Set down the whole listing verbatim.

[Records from a dataset]
┄┄┄┄┄┄┄┄┄┄
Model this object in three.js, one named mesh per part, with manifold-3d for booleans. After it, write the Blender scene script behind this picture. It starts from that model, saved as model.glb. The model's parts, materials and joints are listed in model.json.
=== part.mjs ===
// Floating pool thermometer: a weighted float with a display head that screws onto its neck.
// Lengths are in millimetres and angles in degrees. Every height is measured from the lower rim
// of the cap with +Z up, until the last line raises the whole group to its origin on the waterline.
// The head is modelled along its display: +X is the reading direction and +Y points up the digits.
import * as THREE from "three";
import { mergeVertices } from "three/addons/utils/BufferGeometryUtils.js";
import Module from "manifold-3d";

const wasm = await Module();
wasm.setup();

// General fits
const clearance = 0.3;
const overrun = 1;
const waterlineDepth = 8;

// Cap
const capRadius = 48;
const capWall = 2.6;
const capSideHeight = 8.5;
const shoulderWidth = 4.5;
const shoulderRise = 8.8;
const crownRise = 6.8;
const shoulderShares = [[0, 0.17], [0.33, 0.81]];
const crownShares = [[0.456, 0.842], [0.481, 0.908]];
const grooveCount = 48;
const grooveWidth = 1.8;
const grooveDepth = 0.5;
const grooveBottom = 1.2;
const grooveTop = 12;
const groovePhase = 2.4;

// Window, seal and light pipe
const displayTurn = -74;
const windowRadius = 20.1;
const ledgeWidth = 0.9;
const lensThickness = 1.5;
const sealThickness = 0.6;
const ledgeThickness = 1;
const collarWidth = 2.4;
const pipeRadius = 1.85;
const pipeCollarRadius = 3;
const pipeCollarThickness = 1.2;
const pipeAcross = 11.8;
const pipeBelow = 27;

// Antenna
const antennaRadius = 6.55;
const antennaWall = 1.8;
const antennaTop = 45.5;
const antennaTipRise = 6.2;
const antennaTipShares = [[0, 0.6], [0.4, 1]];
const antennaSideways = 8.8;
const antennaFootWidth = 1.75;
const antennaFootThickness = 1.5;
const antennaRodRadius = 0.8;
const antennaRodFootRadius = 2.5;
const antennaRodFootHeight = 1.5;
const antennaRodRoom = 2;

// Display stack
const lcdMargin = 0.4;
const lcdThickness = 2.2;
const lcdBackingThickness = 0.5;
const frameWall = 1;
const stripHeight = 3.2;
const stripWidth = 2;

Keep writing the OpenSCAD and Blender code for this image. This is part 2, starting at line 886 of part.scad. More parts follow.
┄┄┄┄┄┄┄┄┄┄
REPLY:
Model this object in three.js, one named mesh per part, with manifold-3d for booleans. After it, write the Blender scene script behind this picture. It starts from that model, saved as model.glb. The model's parts, materials and joints are listed in model.json.
=== part.mjs ===
// Floating pool thermometer: a weighted float with a display head that screws onto its neck.
// Lengths are in millimetres and angles in degrees. Every height is measured from the lower rim
// of the cap with +Z up, until the last line raises the whole group to its origin on the waterline.
// The head is modelled along its display: +X is the reading direction and +Y points up the digits.
import * as THREE from "three";
import { mergeVertices } from "three/addons/utils/BufferGeometryUtils.js";
import Module from "manifold-3d";

const wasm = await Module();
wasm.setup();

// General fits
const clearance = 0.3;
const overrun = 1;
const waterlineDepth = 8;

// Cap
const capRadius = 48;
const capWall = 2.6;
const capSideHeight = 8.5;
const shoulderWidth = 4.5;
const shoulderRise = 8.8;
const crownRise = 6.8;
const shoulderShares = [[0, 0.17], [0.33, 0.81]];
const crownShares = [[0.456, 0.842], [0.481, 0.908]];
const grooveCount = 48;
const grooveWidth = 1.8;
const grooveDepth = 0.5;
const grooveBottom = 1.2;
const grooveTop = 12;
const groovePhase = 2.4;

// Window, seal and light pipe
const displayTurn = -74;
const windowRadius = 20.1;
const ledgeWidth = 0.9;
const lensThickness = 1.5;
const sealThickness = 0.6;
const ledgeThickness = 1;
const collarWidth = 2.4;
const pipeRadius = 1.85;
const pipeCollarRadius = 3;
const pipeCollarThickness = 1.2;
const pipeAcross = 11.8;
const pipeBelow = 27;

// Antenna
const antennaRadius = 6.55;
const antennaWall = 1.8;
const antennaTop = 45.5;
const antennaTipRise = 6.2;
const antennaTipShares = [[0, 0.6], [0.4, 1]];
const antennaSideways = 8.8;
const antennaFootWidth = 1.75;
const antennaFootThickness = 1.5;
const antennaRodRadius = 0.8;
const antennaRodFootRadius = 2.5;
const antennaRodFootHeight = 1.5;
const antennaRodRoom = 2;

// Display stack
const lcdMargin = 0.4;
const lcdThickness = 2.2;
const lcdBackingThickness = 0.5;
const frameWall = 1;
const stripHeight = 3.2;
const stripWidth = 2;

Keep writing the OpenSCAD and Blender code for this image. This is part 2, starting at line 886 of part.scad. More parts follow.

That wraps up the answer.